The Times understands that alongside technical director Dan Ashworth and vice-president David Gill, who make up the three-man selection panel in tandem with Glenn, an elite four-man roster has been identified to assist in the decision-making process. They include Team Sky general manager David Brailsford, former England rugby coach Stuart Lancaster, former England international Graeme Le Saux and the ex-Great Britain Olympic table tennis player-turned writer and journalist Matthew Syed.
Their combined managerial experience in professional football amounts to nothing, yet The FA will spend time and money seeking their views over the destiny of the England senior team, not least the identity of its spearhead.
But what exactly can each individual, all of whom has varying experience at the top level of sport, offer the suits of football's governing body? IBTimes UK looks at the four powerbrokers.
Sir David Brailsford
Having orchestrated the winning of 18 Olympic gold medals with Team GB and three Tour de France general classification victories with Team Sky, Brailsford is considered one of the outstanding coaches and technicians Britain has ever produced. Best known for his 'marginal gains' approach to elite sporting competition, the 52-year-old squeezes ever sinew of ability from his riders and his steadfast support of Chris Froome during last year's pursuit of the yellow jersey amid accusations of cheating proves he possesses key leadership qualities.
Though the Derbyshire-born GM, who was awarded a knighthood after the London 2012 Olympic and Paralympic Games, has never operated professionally outside of cycling, his knowledge of managing individuals means his experience could yet be transferable to a sport which many of its occupants are egocentric. His handling of Sir Bradley Wiggins' omission from the Tour in 2014 and Sir Chris Hoy's Olympic individual sprint snub are among the examples.
Brailsford has however often been asked to address issues outside of cycling, from assisting Roy Hodgson before the World Cup to denouncing cricketer Kevin Pietersen, such is his opinion respected. The question remains whether that depth of knowledge can indeed be relevant in selecting the next England football manager. Nevertheless, he represents a shrewd thinker and his success alone makes him a valuable sounding board for The FA.
As British sporting failures go this century, Lancaster arguably masterminded the most crushing. As coach of the England rugby team he failed to win a single piece of silverware before guiding the team into the 2015 Rugby World Cup where they became the first host nation to ever be knocked out at the pool stage.
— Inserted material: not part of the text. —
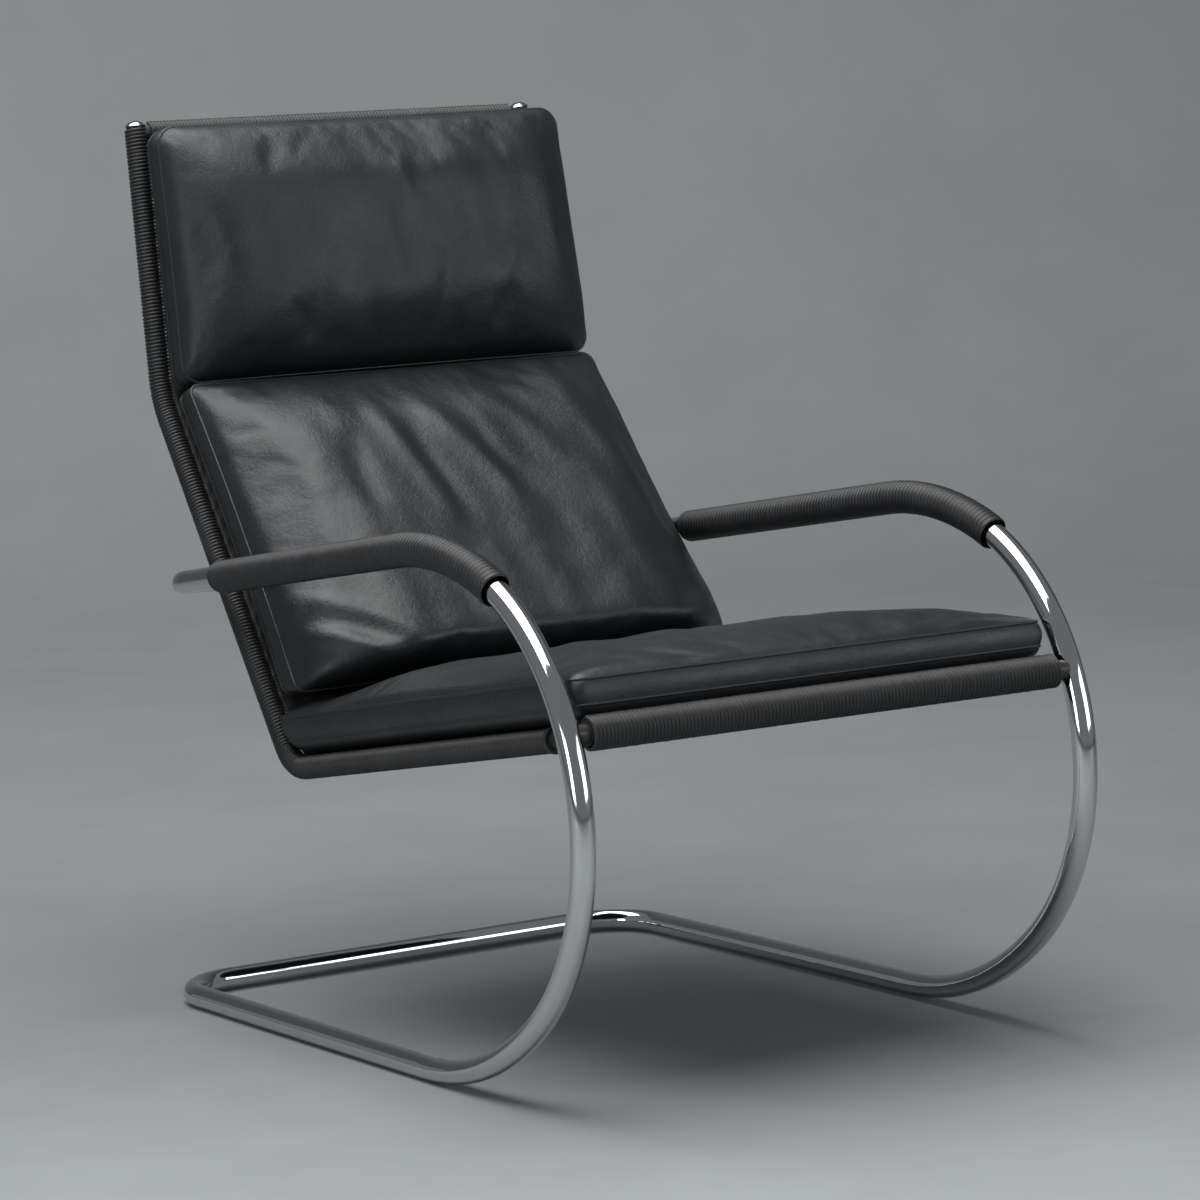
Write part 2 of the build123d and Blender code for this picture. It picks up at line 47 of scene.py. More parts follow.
TUBE_RADIUS = 0.0125
RUNNER_LENGTH = 0.495
FLOOR_CORNER_RADIUS = 0.072
TOE = (0.363, 38.7)                 # radius and turn in degrees
FRONT = (0.248, 121.5)
ARM_BEND = (0.338, 27.5)
ARM_LENGTH = 0.469
ARM_WINDING_START = 0.074           # from the rear end, 8 mm past the plain sleeve's end
ARM_WINDING_OVERRUN = 7.0           # degrees of the front bend
RAIL_RADIUS = 0.010
RAIL_SPREAD = (0.536, 0.496)
SEAT_RAIL = (0.617, 8.8)            # length, and slope in degrees
BACK_RAIL_LENGTH = 0.477
HEAD_RAIL = (0.303, 8.6)            # length, and lean behind upright
REAR_FIXING_INSET = 0.0161          # from the rear end of the straight arm
RAIL_BEND_RADIUS = 0.046
LUMBAR_BEND_RADIUS = 0.105
RAIL_WINDING_END = 0.080            # from the front bar's centre line
FRONT_BAR_HEIGHT = 0.379
FRONT_BAR_ABOVE_RAIL = 0.0033
TOP_BAR_DROP = 0.008
FRONT_CORD_OVERRUN = 0.004          # past the plain sleeve of the part's source

LINE_STEP = 0.002                   # between the points that stand for a line

# Windings: the cord's thickness, its pitch, the depth of the grooves (1 for a round cord), and
# the places in one turn
ARM_CORD = (0.0052, 0.0057, 0.32, 28)
RAIL_CORD = (0.0026, 0.0040, 0.95, 22)
TOP_BAR_CORD = (0.0034, 0.0042, 0.7, 22)
FRONT_BAR_CORD = (0.0050, 0.0043, 0.6, 26)
CORD_PLACES = 6                     # across the cord
PITCH_WOBBLE = (0.10, 0.9)          # share of the pitch, and waves in a turn
CORD_UNEVENNESS = (0.12, 0.7)       # share of the groove, and waves in a turn

# Woven support between the rails
WOUND_RAIL_RADIUS = 0.0125
WEB_SINK = 0.0020                   # from the wound rails' tops to the middle of the straps
FRONT_WEB_GAP = 0.0145              # from the front bar's centre line
TOP_WEB_GAP = 0.0120                # from the top bar's centre line
WEB_SIDE_GAP = 0.0080
STRAP = 0.0120
STRAP_CELLS = 4                     # faces in a strap's width
STRAP_THICKNESS = 0.0014
WEAVE_RISE = 0.0010
WEAVE_FLATNESS = 0.7                # 1 for round waves, less for flatter ones

# Cushions: heights are square to the rails
CUSHION_FLOOR = 0.0128              # of their flat backs, just clear of the wound rails
LEDGE_EDGE = 0.030                  # in which the seat's pressed-down rear rises
ROLL_WIDTH = 0.030                  # of the round under the lower seam
END_GAP = 0.002
SEAT_FRONT_OVERHANG = 0.009
BACK_REST_HEIGHT = 0.0735           # of the seat cushion under the back cushion's foot
BACK_FOOT_SLANT = 0.42
HEAD_TOP_RISE = -0.009              # past the rails' tops
BACK_ASIDE = Vector((0.005, 0, 0))  # how far the cushions lie off the middle
HEAD_ASIDE = Vector((0.008, 0, 0))
MITRE_DROP = 0.005                  # of the gap between the back and the head cushion
CELL = 0.006                        # size of a face of a cushion's mesh
BAND_ROWS = 6
ROLL_ROWS = 5
SEAM_RISE = 0.58                    # less makes a steeper rise from the seam
TOP_FLATNESS = 2.2                  # more makes a flatter top
SEAM_LIP = 0.0030                   # by which the leather stands up beside its welt
SEAM_LIP_WIDTH = 0.010              # in which nearly all of it rises
BAND_BULGE = 0.0025
DRAW_IN_POWER = 6                   # more keeps the drawing-in nearer the seams
UNEVENNESS = ((0.0022, 8.0), (0.0007, 30.0))  # heights, each with its waves in a metre
GATHER = (0.0012, 55.0)             # small gathers along the seams: height, waves in a metre
GATHER_REACH = 0.022
STREAK = 0.0030                     # height of the long soft waves that run up the cushions
STREAK_WAVES = (26.0, 3.0, 5.0)     # in a metre across, slanted, and along
STREAK_SEED = 7.0
CREASE_EDGE = 0.010                 # from the seams, over which all of these die out
BAND_RIPPLE = (0.0009, 30.0)        # height, waves in a metre
FOLD_ENDS = (0.02, 0.6)             # least share of the run, and how bluntly the ends fade
FOLD_REACH = 3                      # in widths, past which a fold is flat
WELT_RADIUS = 0.0019
WELT_SIDES = 10
WELT_SINK = 0.0008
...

A bizarre and stubborn selection policy, squad ill-discipline and an unambitious style of play saw his reign unravel and led to his unceremonious sacking.
Eddie Jones' success in claiming the Six Nations, the grand slam and a maiden whitewash series win in Australia with many of the same team which disappointed under Lancaster has only further eroded his standing; however his good work before the World Cup implosion has seemingly not gone unnoticed. The Cumbrian took an England team in turmoil after the 2011 World Cup in New Zealand and introduced a non-nonsense approach to any ill-discipline while harnessing the talent at his disposal.
The way his teams caved to intense pressure; in Cardiff and Dublin during Six Nations campaigns and then at the World Cup, define his reign but it does not overshadow how he restored credibility to the richest rugby nation of them all, who were the laughing stock of the world. Lancaster's philosophy regarding young talent – many of whom bless the current team – will have attracted The FA, yet his association with such recent tragedy does make his selection somewhat surprising.
Graeme Le Saux
The only "expert" on the advisory panel with detailed experience of professional football, former left-back Le Saux lifted the FA Cup, League Cup and Uefa Cup Winners' Cup during the latter of two separate stints with Chelsea. He also represented Blackburn Rovers and Southampton during a 16-year professional career before briefly coming out of retirement alongside the likes of Ray Parlour, Martin Keown and Claudio Caniggia during ninth-tier Wembley FC's short-lived star-studded cup campaign of 2012.
Born and raised in Jersey, Le Tournoi winner Le Saux won 36 senior international caps for England and should possess intimate knowledge of how the flawed system operates and the failures that are allowed to permeate. He started all four games of the 1998 World Cup campaign in France that saw Glenn Hoddle's 10-man Three Lions exit with a penalty shootout defeat to Argentina in the round of 16.
Since hanging up his boots, the 47-year-old has also worked in the media as a pundit for the BBC and stateside for NBC. In 2014, he was appointed to the FA's 10-strong Inclusion Advisory Board chaired by Heather Rabbatts and charged with "providing guidance on all equality matters and monitoring the delivery of Football's Inclusion and Anti-Discrimination Action Plan for 2013-2017."
Le Saux, who is straight but received homophobic abuse during his playing career including an infamous incident with Robbie Fowler back in 1999, is also an independent member of the FA's Football Regulatory Authority.
Reading-born Oxford PPE graduate Syed is a former British number one table tennis player who competed at the 1992 Olympics in Barcelona and the Sydney Games eight years later. He also won three Commonwealth Games singles titles before forging a hugely successful career as a thought-provoking journalist and columnist for The Times, scooping a multitude of individual awards.
The 45-year-old is also an established author, with his debut 2010 book "Bounce: The Myth of Talent and the Power of Practice" earning widespread praise and regarded by many as one of the most important reads in the sporting genre. The 2015 follow-up "Black Box Thinking: The Surprising Truth About Success" looks at the importance of learning from mistakes in the pursuit of success.
Syed is also known for his fierce criticism of Chelsea's billionaire Russian owner Roman Abramovich, whom he had previously criticised in a television interview before labelling him a "manipulative and ruthless chancer" in a controversial newspaper op-ed.